Electronic Arts has drawn immense criticism from the gaming community over so-called loot boxes and how they are implemented in Star Wars Battlefront II, but it is not just gamers who are speaking out. Belgium's Gaming Commission has determined that loot boxes are a form of gambling and is seeking a ban against them in Europe, and Rep. Chris Lee of hawaii is taking a similar in the United States. According to Lee, loot boxes are a form of gambling aimed at children and it is time to "draw the line."

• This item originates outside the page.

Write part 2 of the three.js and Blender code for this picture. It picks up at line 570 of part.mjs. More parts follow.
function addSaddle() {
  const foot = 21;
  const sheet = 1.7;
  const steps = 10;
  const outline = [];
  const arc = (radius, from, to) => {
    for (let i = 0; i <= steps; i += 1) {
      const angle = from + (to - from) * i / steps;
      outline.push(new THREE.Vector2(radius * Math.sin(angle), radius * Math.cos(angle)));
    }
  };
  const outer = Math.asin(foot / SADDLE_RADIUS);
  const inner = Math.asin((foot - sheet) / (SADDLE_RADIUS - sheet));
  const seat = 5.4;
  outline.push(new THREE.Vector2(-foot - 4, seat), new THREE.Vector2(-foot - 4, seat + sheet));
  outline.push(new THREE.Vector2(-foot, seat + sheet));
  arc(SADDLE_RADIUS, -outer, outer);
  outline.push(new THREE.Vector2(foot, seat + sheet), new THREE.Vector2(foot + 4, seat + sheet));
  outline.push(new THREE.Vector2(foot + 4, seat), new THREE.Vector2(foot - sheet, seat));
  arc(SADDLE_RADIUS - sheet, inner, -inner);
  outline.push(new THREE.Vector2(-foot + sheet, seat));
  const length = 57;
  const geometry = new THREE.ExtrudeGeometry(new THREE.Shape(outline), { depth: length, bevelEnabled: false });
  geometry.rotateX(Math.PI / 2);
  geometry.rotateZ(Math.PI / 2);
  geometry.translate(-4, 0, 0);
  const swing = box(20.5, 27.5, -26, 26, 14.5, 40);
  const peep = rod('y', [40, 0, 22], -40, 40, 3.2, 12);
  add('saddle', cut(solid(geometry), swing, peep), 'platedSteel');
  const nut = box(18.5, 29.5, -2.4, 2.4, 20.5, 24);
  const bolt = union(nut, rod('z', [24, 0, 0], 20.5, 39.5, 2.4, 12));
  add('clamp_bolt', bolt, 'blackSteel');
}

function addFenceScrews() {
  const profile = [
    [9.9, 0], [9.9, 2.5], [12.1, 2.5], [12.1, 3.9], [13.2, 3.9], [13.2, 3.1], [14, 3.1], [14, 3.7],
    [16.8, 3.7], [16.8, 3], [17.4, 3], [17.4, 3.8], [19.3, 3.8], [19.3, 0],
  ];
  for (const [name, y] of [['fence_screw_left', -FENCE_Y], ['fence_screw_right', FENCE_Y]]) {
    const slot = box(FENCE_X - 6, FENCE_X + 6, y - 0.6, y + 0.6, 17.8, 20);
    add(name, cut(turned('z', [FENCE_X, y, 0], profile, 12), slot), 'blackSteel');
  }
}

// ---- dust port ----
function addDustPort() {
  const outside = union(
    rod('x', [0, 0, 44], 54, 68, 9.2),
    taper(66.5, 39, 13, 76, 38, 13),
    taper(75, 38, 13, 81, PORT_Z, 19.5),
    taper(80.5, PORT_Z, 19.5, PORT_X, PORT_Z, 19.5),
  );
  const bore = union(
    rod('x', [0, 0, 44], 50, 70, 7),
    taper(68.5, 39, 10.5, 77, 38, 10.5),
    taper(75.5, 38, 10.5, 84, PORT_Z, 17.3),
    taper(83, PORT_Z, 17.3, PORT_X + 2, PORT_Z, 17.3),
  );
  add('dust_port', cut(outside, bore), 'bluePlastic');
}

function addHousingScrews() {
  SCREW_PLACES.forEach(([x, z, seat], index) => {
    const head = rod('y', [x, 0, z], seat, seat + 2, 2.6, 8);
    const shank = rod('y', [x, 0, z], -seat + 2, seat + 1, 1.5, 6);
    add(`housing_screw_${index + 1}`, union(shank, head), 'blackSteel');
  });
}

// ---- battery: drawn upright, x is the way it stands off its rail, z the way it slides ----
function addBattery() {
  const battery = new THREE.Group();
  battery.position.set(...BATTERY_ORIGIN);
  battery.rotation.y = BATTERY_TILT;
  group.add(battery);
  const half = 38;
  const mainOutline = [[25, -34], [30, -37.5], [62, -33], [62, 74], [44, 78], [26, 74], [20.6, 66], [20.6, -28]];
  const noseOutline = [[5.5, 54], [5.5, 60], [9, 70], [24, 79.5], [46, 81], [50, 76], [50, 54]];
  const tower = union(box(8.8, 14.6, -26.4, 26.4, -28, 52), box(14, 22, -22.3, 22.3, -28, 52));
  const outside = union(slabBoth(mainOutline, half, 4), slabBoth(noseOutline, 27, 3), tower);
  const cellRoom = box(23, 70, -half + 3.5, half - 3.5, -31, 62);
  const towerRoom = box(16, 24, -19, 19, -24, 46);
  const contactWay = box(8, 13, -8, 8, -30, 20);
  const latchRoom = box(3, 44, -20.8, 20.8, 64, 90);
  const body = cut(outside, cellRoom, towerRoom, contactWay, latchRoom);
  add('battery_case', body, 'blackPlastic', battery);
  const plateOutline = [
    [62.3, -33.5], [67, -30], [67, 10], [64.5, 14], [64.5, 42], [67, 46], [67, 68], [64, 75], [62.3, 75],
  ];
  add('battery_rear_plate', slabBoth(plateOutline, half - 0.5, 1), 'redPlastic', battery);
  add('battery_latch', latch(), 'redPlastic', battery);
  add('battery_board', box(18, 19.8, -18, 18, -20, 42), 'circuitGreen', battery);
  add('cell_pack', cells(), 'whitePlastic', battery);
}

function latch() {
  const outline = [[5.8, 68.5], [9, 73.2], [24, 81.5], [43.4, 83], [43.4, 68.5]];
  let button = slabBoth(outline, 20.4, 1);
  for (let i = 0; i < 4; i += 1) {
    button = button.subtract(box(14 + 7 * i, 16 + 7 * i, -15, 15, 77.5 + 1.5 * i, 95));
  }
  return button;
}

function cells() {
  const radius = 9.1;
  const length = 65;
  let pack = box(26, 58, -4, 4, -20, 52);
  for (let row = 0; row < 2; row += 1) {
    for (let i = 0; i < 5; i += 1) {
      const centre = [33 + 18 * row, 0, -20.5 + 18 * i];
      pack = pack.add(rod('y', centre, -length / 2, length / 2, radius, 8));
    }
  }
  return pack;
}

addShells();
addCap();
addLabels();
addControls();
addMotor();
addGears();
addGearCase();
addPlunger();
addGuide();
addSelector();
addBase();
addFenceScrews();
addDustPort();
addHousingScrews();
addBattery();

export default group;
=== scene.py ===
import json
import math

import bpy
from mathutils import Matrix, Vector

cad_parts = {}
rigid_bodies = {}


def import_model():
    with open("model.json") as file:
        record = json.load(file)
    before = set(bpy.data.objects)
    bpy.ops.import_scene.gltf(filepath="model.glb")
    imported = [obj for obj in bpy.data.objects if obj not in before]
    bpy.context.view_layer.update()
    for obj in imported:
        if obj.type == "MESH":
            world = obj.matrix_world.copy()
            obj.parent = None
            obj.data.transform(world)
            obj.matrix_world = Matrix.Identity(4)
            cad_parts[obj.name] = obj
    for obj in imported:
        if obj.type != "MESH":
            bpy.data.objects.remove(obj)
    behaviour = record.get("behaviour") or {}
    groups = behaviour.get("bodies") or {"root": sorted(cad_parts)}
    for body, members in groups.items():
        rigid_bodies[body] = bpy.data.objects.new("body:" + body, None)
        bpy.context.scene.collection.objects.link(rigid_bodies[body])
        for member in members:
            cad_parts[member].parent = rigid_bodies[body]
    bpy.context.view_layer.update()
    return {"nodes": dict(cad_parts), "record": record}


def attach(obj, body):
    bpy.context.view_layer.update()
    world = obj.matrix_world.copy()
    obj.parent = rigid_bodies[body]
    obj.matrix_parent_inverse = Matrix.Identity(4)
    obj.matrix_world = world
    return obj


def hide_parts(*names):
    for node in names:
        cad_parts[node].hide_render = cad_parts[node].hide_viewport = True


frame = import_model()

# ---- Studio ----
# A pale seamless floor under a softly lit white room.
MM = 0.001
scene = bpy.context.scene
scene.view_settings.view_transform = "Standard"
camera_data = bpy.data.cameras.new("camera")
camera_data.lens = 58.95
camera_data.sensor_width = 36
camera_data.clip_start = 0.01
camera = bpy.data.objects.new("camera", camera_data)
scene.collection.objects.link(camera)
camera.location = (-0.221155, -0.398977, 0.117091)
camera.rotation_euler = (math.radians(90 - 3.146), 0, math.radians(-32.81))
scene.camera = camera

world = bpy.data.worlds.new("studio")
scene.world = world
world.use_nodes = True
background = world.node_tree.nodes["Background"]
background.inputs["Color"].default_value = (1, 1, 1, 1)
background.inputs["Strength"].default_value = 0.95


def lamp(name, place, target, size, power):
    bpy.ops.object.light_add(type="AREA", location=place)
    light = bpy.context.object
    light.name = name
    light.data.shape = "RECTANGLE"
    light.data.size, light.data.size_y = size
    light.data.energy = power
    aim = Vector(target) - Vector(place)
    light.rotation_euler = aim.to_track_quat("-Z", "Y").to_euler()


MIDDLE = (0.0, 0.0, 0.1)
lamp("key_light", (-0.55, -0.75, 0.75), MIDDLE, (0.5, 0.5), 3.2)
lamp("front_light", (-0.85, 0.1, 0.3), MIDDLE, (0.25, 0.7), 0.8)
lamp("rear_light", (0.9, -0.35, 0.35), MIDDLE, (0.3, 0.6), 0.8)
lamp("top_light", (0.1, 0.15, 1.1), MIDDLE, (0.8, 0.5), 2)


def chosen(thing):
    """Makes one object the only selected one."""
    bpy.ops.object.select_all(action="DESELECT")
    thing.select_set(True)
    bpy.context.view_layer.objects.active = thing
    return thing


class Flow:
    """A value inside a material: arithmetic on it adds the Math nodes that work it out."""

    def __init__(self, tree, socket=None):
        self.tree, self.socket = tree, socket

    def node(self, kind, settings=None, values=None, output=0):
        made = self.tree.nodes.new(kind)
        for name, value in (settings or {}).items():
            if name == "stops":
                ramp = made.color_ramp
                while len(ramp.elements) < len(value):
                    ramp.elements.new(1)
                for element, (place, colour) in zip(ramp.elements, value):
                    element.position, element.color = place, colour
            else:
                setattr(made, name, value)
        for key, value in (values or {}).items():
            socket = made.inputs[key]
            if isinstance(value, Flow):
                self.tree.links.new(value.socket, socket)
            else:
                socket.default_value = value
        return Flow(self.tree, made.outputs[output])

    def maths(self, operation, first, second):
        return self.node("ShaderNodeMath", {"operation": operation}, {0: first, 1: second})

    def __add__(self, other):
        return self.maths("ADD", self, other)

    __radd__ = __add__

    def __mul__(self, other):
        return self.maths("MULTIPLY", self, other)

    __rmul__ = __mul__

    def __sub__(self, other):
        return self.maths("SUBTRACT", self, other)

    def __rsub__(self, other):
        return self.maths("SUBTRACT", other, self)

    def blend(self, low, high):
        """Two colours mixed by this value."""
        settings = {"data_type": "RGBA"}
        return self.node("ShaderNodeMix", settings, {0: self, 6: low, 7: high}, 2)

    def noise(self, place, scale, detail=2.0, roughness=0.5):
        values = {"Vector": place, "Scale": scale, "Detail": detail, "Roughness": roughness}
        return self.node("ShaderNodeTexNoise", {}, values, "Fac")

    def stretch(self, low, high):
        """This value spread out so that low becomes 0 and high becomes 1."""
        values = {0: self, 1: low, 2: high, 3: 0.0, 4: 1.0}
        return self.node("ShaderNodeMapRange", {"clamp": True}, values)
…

In a video showing Lee and others speak out against the current state of microtransactions, Lee calls to attention Battlefront II and the "predatory behavior" EA is engaging in. "It's a trap," he says, likening Battlefront II to a "Stars Wars-themed online casino designed to lure kids into spending money." As a result of the cycles that loot boxes create, many folks feel compelled to spend thousands of dollars on loot boxes.

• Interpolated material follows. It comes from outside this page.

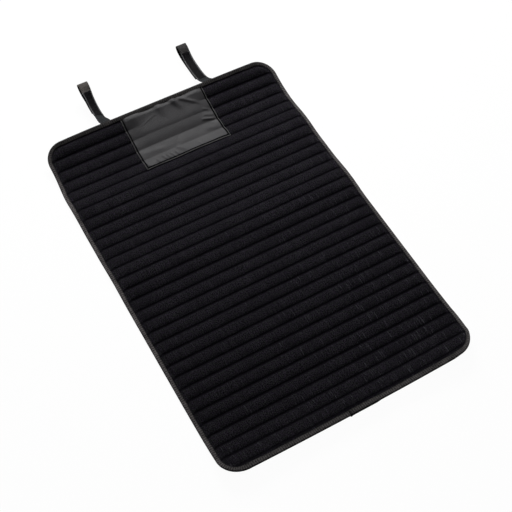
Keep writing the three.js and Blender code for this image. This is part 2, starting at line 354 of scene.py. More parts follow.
# The materials
def quilted_face_cloth(tree, place, x, s):
    """Brushed polyester knit, laminated to foam: a matt black nap with lengthwise threads and pale slubs."""
    # Threads are about 0.4 mm apart in the real cloth, drawn 2 mm wide here so that they show.
    thread_place = add_node(tree, "VectorMath", [place, (1 / 2.0, 1 / 40.0, 1.0)], operation="MULTIPLY")
    thread = add_node(tree, "TexNoise",
                      {"Vector": thread_place, "Scale": 1.0, "Detail": 2.0, "Roughness": 0.6})
    # Nap tufts, drawn at 2 mm, wear and stroke marks, 60 mm across, and patches where the dye takes, 5 mm
    nap, patch, dye = [add_node(tree, "TexNoise", {"Vector": place, "Scale": 1 / size, "Detail": detail})
                       for size, detail in ((2.0, 0.0), (60, 2.0), (5, 1.0))]
    # Slubs: single thick fibres 1 mm wide and up to 24 mm long, each in a cell of its own
    column = add_node(tree, "Math", [x], operation="FLOOR")
    start = add_node(tree, "TexWhiteNoise", {"W": column}, noise_dimensions="1D")
    lengths = add_node(tree, "Math", [s, 1 / 26, start], operation="MULTIPLY_ADD")
    row = add_node(tree, "Math", [lengths], operation="FLOOR")
    cell = add_node(tree, "CombineXYZ", [column, row])
    slub = add_node(tree, "TexWhiteNoise", {"Vector": cell}, noise_dimensions="2D")
    along = add_node(tree, "Math", [lengths, 0.5], operation="PINGPONG")
    tapered = add_node(tree, "MapRange", [along, 0.08, 0.25])
    # More of them show towards the lower right, where the mat is handled most.
    to_right = add_node(tree, "Math", [x, 0.0007, patch], operation="MULTIPLY_ADD")
    zone_weight = add_node(tree, "Math", [s, -0.0006, to_right], operation="MULTIPLY_ADD")
    level = add_node(tree, "MapRange", [zone_weight, 0.13, 0.68, 0.985, 0.88])
    over = add_node(tree, "Math", [slub, level], operation="SUBTRACT")
    share = add_node(tree, "Math", [over, 8.0], operation="MULTIPLY", use_clamp=True)
    form = add_node(tree, "Math", [share, tapered], operation="MULTIPLY")
    broken = add_node(tree, "Math", [form, nap], operation="MULTIPLY", use_clamp=True)
    # The groove of each quilting line is painted dark as its shade, centred just below its thread.
    groove_shade = seam_groove(tree, s, BOTTOM_MARGIN - 1.2, 4.9)
    threads = add_node(tree, "Math", [thread, 0.36], operation="MULTIPLY")
    fuzz = add_node(tree, "Math", [nap, 0.84, threads], operation="MULTIPLY_ADD")
    tone = add_node(tree, "MapRange", [fuzz, 0.49, 0.79])
    # The dye takes unevenly: violet black in some places and green black in others.
    hue = add_node(tree, "MapRange", [dye, 0.35, 0.65])
    light_nap = add_node(tree, "Mix", {0: hue, 6: "#2f2a34", 7: "#2a2c2b"})
    paling = add_node(tree, "MapRange", [patch, 0.3, 0.7, 0.0, 0.35])
    cloth = layered(tree, "#0c0b0e", [(tone, light_nap), (paling, "#131216"), (broken, "#545359"),
                                      (groove_shade, "#0a090d")])
    height = add_node(tree, "Math", [broken, 0.5, fuzz], operation="MULTIPLY_ADD")
    return surface(tree, cloth, height, 0.8, 0.0005)


def backing_cloth(tree, place, x, s):
    """Plain woven polyester underneath: a fine even weave, drawn 1.6 mm coarse so that it shows."""
    weave = woven(tree, x, s, 1.6)
    fade = add_node(tree, "TexNoise", {"Vector": place, "Scale": 1 / 25, "Detail": 4.0})
    tone = add_node(tree, "Math", [weave, 0.25, fade], operation="MULTIPLY_ADD", use_clamp=True)
    # Painted shade darkens the backing along the groove of each quilting line, which also sinks in the bump.
    groove_shade = seam_groove(tree, s, BOTTOM_MARGIN, 3.0)
    cloth = layered(tree, "#17181a", [(tone, "#2a2b2e"), (groove_shade, "#0c0c0e")])
    height = add_node(tree, "Math", [groove_shade, -3.0, weave], operation="MULTIPLY_ADD")
    return surface(tree, cloth, height, 0.6, 0.0003)


def foam_core(tree, place, x, s):
    """Cut polyethylene foam: grey, with fine open cells."""
    cells = add_node(tree, "TexVoronoi", {"Vector": place, "Scale": 1 / 1.2}, voronoi_dimensions="2D")
    tone = add_node(tree, "Mix", {0: cells, 6: "#7c7c79", 7: "#a2a29e"})
    return surface(tree, tone, cells, 0.5, 0.0003)


def ribbed_tape(tree, place, x, s):
    """Woven grosgrain tape in polyester: ribs across it, a dull warm grey, and corded edges."""
    # The real ribs are about 1 mm apart, drawn at 5 mm so that they show.
    rib = wave(tree, x, 5.0)
    fibre_place = add_node(tree, "VectorMath", [place, (1 / 2.4, 1 / 3.2, 1.0)], operation="MULTIPLY")
    fibre = add_node(tree, "TexNoise", {"Vector": fibre_place, "Scale": 1.0, "Detail": 3.0})
    marks = add_node(tree, "TexNoise", {"Vector": place, "Scale": 1 / 22, "Detail": 2.0})
    ribs = add_node(tree, "Math", [rib, 0.16, fibre], operation="MULTIPLY_ADD")
    uneven = add_node(tree, "Math", [marks, 0.35, ribs], operation="MULTIPLY_ADD")
    # Only its top face is painted pale as if lit, and the fold round the rim stays dark as painted shade; the
    # top face is paler along the bottom and the sides than along the top edge.
    lit_and_rubbed = add_node(tree, "Attribute", attribute_name="lit_and_rubbed")
    rib_tone = add_node(tree, "MapRange", [uneven, 0.40, 0.95])
    tone = add_node(tree, "Math", [rib_tone, lit_and_rubbed.outputs["Fac"]], operation="MULTIPLY", use_clamp=True)
    # Its cut end on the bottom edge is sealed dark, and the near black there is also painted shade along the
    # lapped cut end.
    cut = add_node(tree, "MapRange", [x, 1.2, 3.0, 1.0, 0.0])
    tape = layered(tree, "#0a0a0a", [(tone, "#605c5c"), (cut, "#050505")])
    return surface(tree, tape, ribs, 0.9, 0.0004)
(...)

In a followup post on Reddit, Lee explains that the video was not meant to be made public yet, but since the cat was let out of the bag, he decided to leave it up and further explain his position.
"These kinds of lootboxes and microtransactions are explicitly designed to prey upon and exploit human psychology in the same way casino games are so designed. This is especially true for young adults who child psychologists and other experts explain are particularly vulnerable. These exploitive mechanisms and the deceptive marketing promoting them have no place in games being marketed to minors, and perhaps no place in games at all," Lee stated.
The reason Lee and others who share his position view loot boxes as a form of gambling is, in part, because of the randomized content. A player could pay money for a loot box only to be disappointed by what it contained, and then feel compelled to try again.
They also take issue with the pay-to-win model, in which loot boxes extend beyond cosmetic upgrades to in-game items. As it pertains to Battlefront II, EA decided to prevent players from accessing key characters such as Luke Skywalker and Darth Vader without either a lengthy grind or paying additional money. Loot boxes have been a hot topic for some time now, but things really boiled over when a Battlefront II player who spent $80 on the Deluxe Edition posted his frustration over microtransactions on Reddit. EA's response to that post in defense of microtransactions became the most downvoted post in Reddit history. The negative attention also prompted Disney to phone EA to voice its displeasure over the situation, as Disney is very protective of its intellectual property.
Now Lee and others are calling for people to band together to end the practice of loot boxes.
"I believe this fight can be won because all the key bases of political support across the country are on the same side. The religious community, the medical community, the education community, consumer advocates, parents, even many business leaders and local chambers of commerce. This is a fight that unites everyone, even the most polarized conservatives and progressives. Doing something is a political win for Democrats and Republicans alike. And frankly, we don't need to change the laws in every state—we just need to change a few and it will be enough to draw the line and compel change," Lee says.
And so it begins in earnest. Depending on how this all plays out, in a weird sort of way, gamers may have EA to thank for putting an end to loot boxes.